Mărțișor is an old tradition celebrated all over Romania every year, on March 1st. The name Mărțișor is a diminutive of March (Martie in Romanian) and thus translates something like “little” or “dear March.” It is the symbol of spring, and it is believed that the person who wears the red and white string will enjoy a prosperous and healthy year.
Not long ago, in the countryside, people used to celebrate the Martisor by hanging a red and white string at their the gate, window, cattle’s horn and shed to protect against evil spirits and to invoke nature’s regenerative power.
In eastern Romania (Moldova and Bucovina), the red and white string was complemented with a small – gold or silver – coin. After wearing the coin for twelve days, the women would buy fresh cheese with it hopping that their skin would be healthy and beautiful the entire year.

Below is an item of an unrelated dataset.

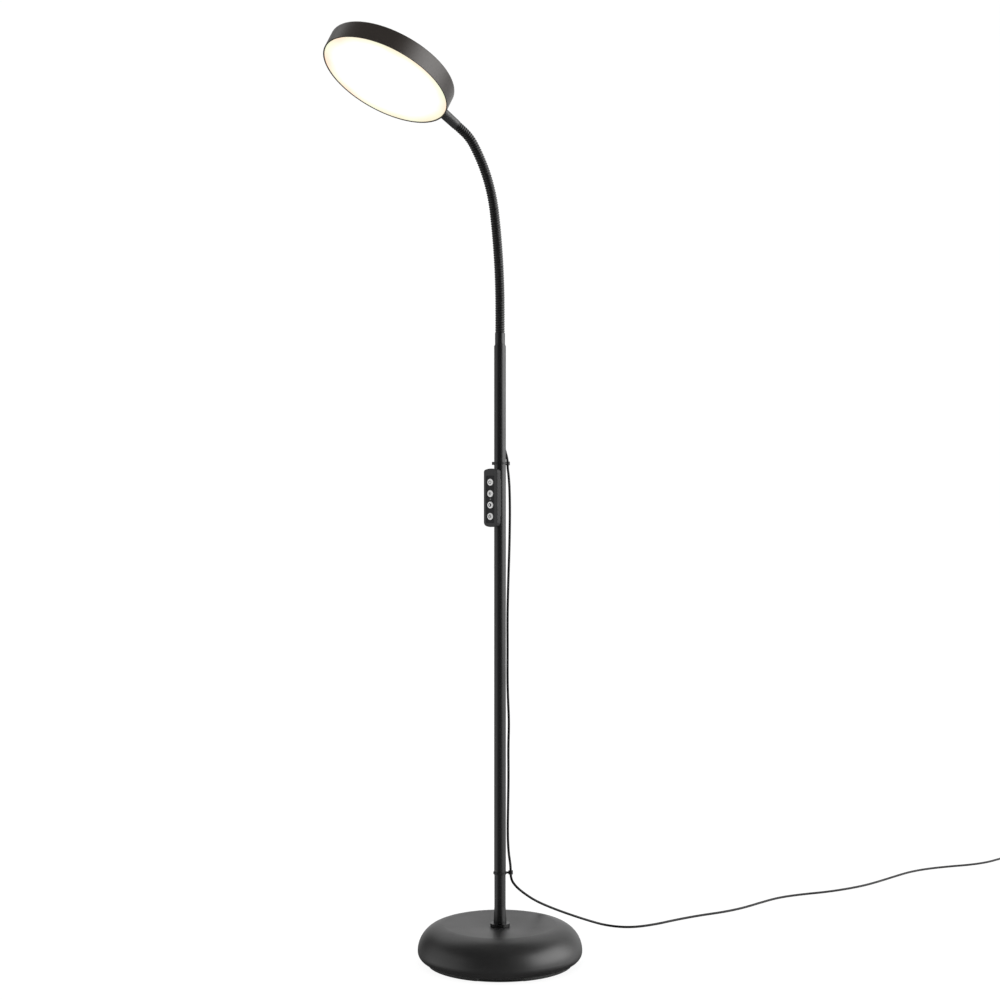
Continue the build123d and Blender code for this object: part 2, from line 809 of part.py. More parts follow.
def adapter():
    """Plug-in adapter lying on its back, its two round pins upwards."""
    tip = Vector(*cord_tail_route[-1])
    long, wide, thick = adapter_size
    near = tip.X + relief_length
    middle = Vector(near + long / 2, tip.Y, thick / 2)
    body = extrude(RectangleRounded(long, wide, adapter_corner), thick)
    body = fillet(body.faces().sort_by(Axis.Z)[-1].edges() + body.faces().sort_by(Axis.Z)[0].edges(), 1.5)
    body = Pos(middle.X, middle.Y, 0) * body
    entry = Plane(origin=(near, tip.Y, tip.Z), x_dir=(0, 1, 0), z_dir=(1, 0, 0))
    relief = entry * turned(
        (0, -relief_length), (cord_radius + 0.4, -relief_length), (cord_radius + 1.9, -4),
        (cord_radius + 2.6, -3), (cord_radius + 2.6, 0), (0, 0))
    pins = []
    for side in (-0.5, 0.5):
        pin = turned((0, thick), (pin_radius, thick), (pin_radius, thick + pin_length - 1.5),
                     (pin_radius - 1.0, thick + pin_length), (0, thick + pin_length))
        pins.append(Pos(middle.X + long * 0.1, middle.Y + side * pin_spread, 0) * pin)
    return body, relief, pins


def exit_plane():
    """Plane where the lead leaves its grommet, looking along the lead."""
    first, second = [Vector(*point) for point in cord_route()[:2]]
    return Plane(origin=first, z_dir=second - first)


def cord_grommet():
    """Bush in the pole's wall that the lead comes out of."""
    back = -grommet_length
    return exit_plane() * turned(
        (0, back), (grommet_radius, back), (grommet_radius, -1.5), (cord_radius + 0.5, 0), (0, 0))


def grommet_hole():
    return exit_plane() * ring(grommet_radius + slip / 2, 0, -grommet_length - 2, 6)


def bar(start, end, width, low, high):
    """Flat bar along X, centred on the XZ plane."""
    middle = Pos((start + end) / 2, 0, low)
    return middle * extrude(Rectangle(end - start, width), high - low)


def cord_clip(height, azimuth):
    """Sprung ring round the pole with an eye that holds the lead, and a small split tab."""
    low, high = height - clip_height / 2, height + clip_height / 2
    eye_low, eye_high = height - clip_eye_height / 2, height + clip_eye_height / 2
    tab_low, tab_high = height - clip_tab_height / 2, height + clip_tab_height / 2
    inner = pole_radius + slip / 2
    outer = inner + clip_wall
    bore = cord_radius + clip_eye_play
    rim = bore + clip_eye_wall
    eye = Pos(clip_reach, 0, 0) * ring(rim, 0, eye_low, eye_high)
    eye_bore = Pos(clip_reach, 0, 0) * ring(bore, 0, eye_low - 1, eye_high + 1)
    mouth = bar(clip_reach, clip_reach + rim + 1, clip_eye_mouth, eye_low - 1, eye_high + 1)
    arm = bar(inner + clip_wall / 2, clip_reach, clip_arm, low, high)
    tab = Rot(0, 0, clip_tab_turn) * bar(inner + clip_wall / 2, outer + clip_tab, clip_arm, tab_low, tab_high)
    split = Rot(0, 0, clip_tab_turn) * bar(inner - 1, outer + clip_tab + 1, clip_split, tab_low - 1, tab_high + 1)
    body = ring(outer, 0, low, high) + arm + eye + tab
    body = body - ring(inner, 0, tab_low - 1, tab_high + 1) - eye_bore - mouth - split
    return Rot(0, 0, azimuth) * body


def make_lead():
    save("upper_cord_clip", cord_clip(upper_clip_height, upper_clip_turn))
    save("lower_cord_clip", cord_clip(lower_clip_height, lower_clip_turn))
    save("cord_grommet", cord_grommet())
    save("cord_run", cord_along("cord_run", cord_route()))
    arcs = coil_arcs()
    save("cord_coil", swept_cord("cord_coil", Wire([arc.edge() for arc in arcs])))
    print("cord_coil least gap", round(least_gap(arcs), 2))
    save("cord_tail", cord_along("cord_tail", cord_tail_route))
    save("coil_tie", coil_tie(arcs))
    body, relief, pins = adapter()
    save("adapter_body", body)
    save("adapter_relief", relief)
    save("adapter_pins", *pins)


make_base()
make_pole()
make_neck()
make_head()
make_panel()
make_lead()
print("neck ends at", neck_plane(neck_length).origin, "head middle", head_plane().origin)
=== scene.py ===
import json
from math import cos, pi, radians, sin

import bpy
from mathutils import Matrix, Vector


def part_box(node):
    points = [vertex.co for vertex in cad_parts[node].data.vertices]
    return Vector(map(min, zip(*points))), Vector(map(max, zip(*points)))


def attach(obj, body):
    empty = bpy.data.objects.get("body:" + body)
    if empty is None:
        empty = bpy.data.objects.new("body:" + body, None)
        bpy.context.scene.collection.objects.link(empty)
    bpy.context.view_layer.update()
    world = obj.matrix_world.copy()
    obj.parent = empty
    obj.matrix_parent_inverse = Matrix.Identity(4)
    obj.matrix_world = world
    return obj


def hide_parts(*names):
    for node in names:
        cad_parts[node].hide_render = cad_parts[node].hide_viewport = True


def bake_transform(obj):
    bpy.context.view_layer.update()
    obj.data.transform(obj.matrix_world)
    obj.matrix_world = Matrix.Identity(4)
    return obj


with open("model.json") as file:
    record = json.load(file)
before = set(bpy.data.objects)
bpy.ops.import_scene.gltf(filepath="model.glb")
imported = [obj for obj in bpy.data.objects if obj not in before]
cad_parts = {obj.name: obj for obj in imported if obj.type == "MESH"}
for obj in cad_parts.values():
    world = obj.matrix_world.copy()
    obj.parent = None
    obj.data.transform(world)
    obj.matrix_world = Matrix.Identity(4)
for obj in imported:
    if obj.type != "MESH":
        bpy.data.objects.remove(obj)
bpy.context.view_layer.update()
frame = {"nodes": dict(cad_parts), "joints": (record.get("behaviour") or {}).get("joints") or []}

# Looks of a gooseneck reading floor lamp: metres, +Z up, origin on the floor at the pole's axis.

hinges = [joint for joint in frame["joints"] if joint["name"].startswith("neck_")]

# ---------------------------------------------------------------- driving sizes
photo_distance = 2.749
photo_height = 0.7467
photo_lens = 61.2
sensor_width = 36.0
view_depth = 50

cord_diameter = 0.004
coil_radii = [0.0236, 0.0212, 0.0188, 0.0212, 0.0236, 0.026]
coil_climb_turn = 2
coil_layer = 0.0048
coil_points = 8
cord_roundness = 4
cord_order = 3
cord_smoothness = 8

neck_azimuth = 35.0
neck_runs = [(0.036, 0.0), (0.158, 8.0), (0.113, 26.5), (0.028, 23.0), (0.015, 0.0)]
neck_crest = 0.0078
neck_root = 0.0060
neck_tail = 0.0067
neck_socket = 0.009
winding_pitch = 0.0039
winding_fullness = 0.55
winding_steps = 8
winding_sides = 36
blend_share = 0.92
hinge_precision = 1e-6

head_tilt = 61.3
head_radius = 0.105
ferrule_length = 0.036
ferrule_offset = 0.0062

panel_turn = 37.0
panel_crown = 0.0271
strip_size = (0.016, 0.076)
button_names = ["power_button", "brightness_button", "colour_button", "timer_button"]
icon_radius = 0.0031
icon_stroke = 0.0010
icon_height = 0.00012
icon_steps = 28
power_ends = (35, 325)
sun_rays = 8
# The icons' proportions, as shares of their radius.
power_stem = 0.1
sun_disc = 0.42
sun_hole = 0.05
sun_gap = 0.62
half_disc_hole = 0.02
timer_tail = 0.1
timer_hand = 0.7
timer_arm = 0.55

up = Vector((0, 0, 1))
bend_out = Vector((-cos(radians(neck_azimuth)), -sin(radians(neck_azimuth)), 0))
bend_side = up.cross(bend_out)
neck_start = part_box("neck_collar")[1].z
neck_length = sum(length for length, turn in neck_runs)
panel_across = Vector((cos(radians(panel_turn)), -sin(radians(panel_turn)), 0))
panel_outward = Vector((-sin(radians(panel_turn)), -cos(radians(panel_turn)), 0))


def middle_of(node):
    low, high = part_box(node)
    return (Vector(low) + Vector(high)) / 2


# ---------------------------------------------------------------- camera
def make_camera():
    data = bpy.data.cameras.new("photo_camera")
    data.lens = photo_lens
    data.sensor_width = sensor_width
    data.clip_end = view_depth
    camera = bpy.data.objects.new("photo_camera", data)
    camera.location = (0, -photo_distance, photo_height)
    camera.rotation_euler = (pi / 2, 0, 0)
    bpy.context.scene.collection.objects.link(camera)
    bpy.context.scene.camera = camera


# ---------------------------------------------------------------- mesh helpers
def add_mesh(name, vertices, faces, smooth=True):
    mesh = bpy.data.meshes.new(name)
    mesh.from_pydata([tuple(v) for v in vertices], [], faces)
    mesh.validate()
    if smooth:
        mesh.polygons.foreach_set("use_smooth", [True] * len(mesh.polygons))
    piece = bpy.data.objects.new(name, mesh)
    bpy.context.scene.collection.objects.link(piece)
    return piece


def place_matrix(origin, across, outward):
    """Matrix of a local frame: X across, Z outward."""
    across = across.normalized()
    outward = outward.normalized()
    matrix = Matrix((across, outward.cross(across), outward)).transposed().to_4x4()
    matrix.translation = origin
    return matrix


def rings_to_mesh(name, rings):
    """Closed skin over rings of points that each hold as many points, with a cap at both ends."""
    sides = len(rings[0])
    vertices = [point for ring in rings for point in ring]
    faces = []
    for k in range(len(rings) - 1):
        low, high = k * sides, (k + 1) * sides
        for j in range(sides):
            after = (j + 1) % sides
            faces.append((low + j, low + after, high + after, high + j))
    faces.append(tuple(reversed(range(sides))))
    faces.append(tuple(range((len(rings) - 1) * sides, len(rings) * sides)))
    return add_mesh(name, vertices, faces)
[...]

According to archaeological research, the Mărțișor traces its history more than 8,000 years ago. Some ethnologists believe that the Mărțișor celebration has Roman origins, others support the theory that it is an old Dacian tradition.
In ancient Rome, the New Year’s was celebrated on the 1st of March.
March (‘Martius’) was named in the honor of the god Mars. Mars was not only the god of war but also the god of agriculture, which contributes to the rebirth of vegetation.
The Dacians also celebrated the New Year’s on the first day of March. Ample spring celebrations were consecrated to this event.
Nowadays, on March 1, Romanians buy silky red-white threads (șnur) tied into a bow to which a small trinket is attached and offer them to their (female) family members, friends and colleagues to show friendship, respect or admiration.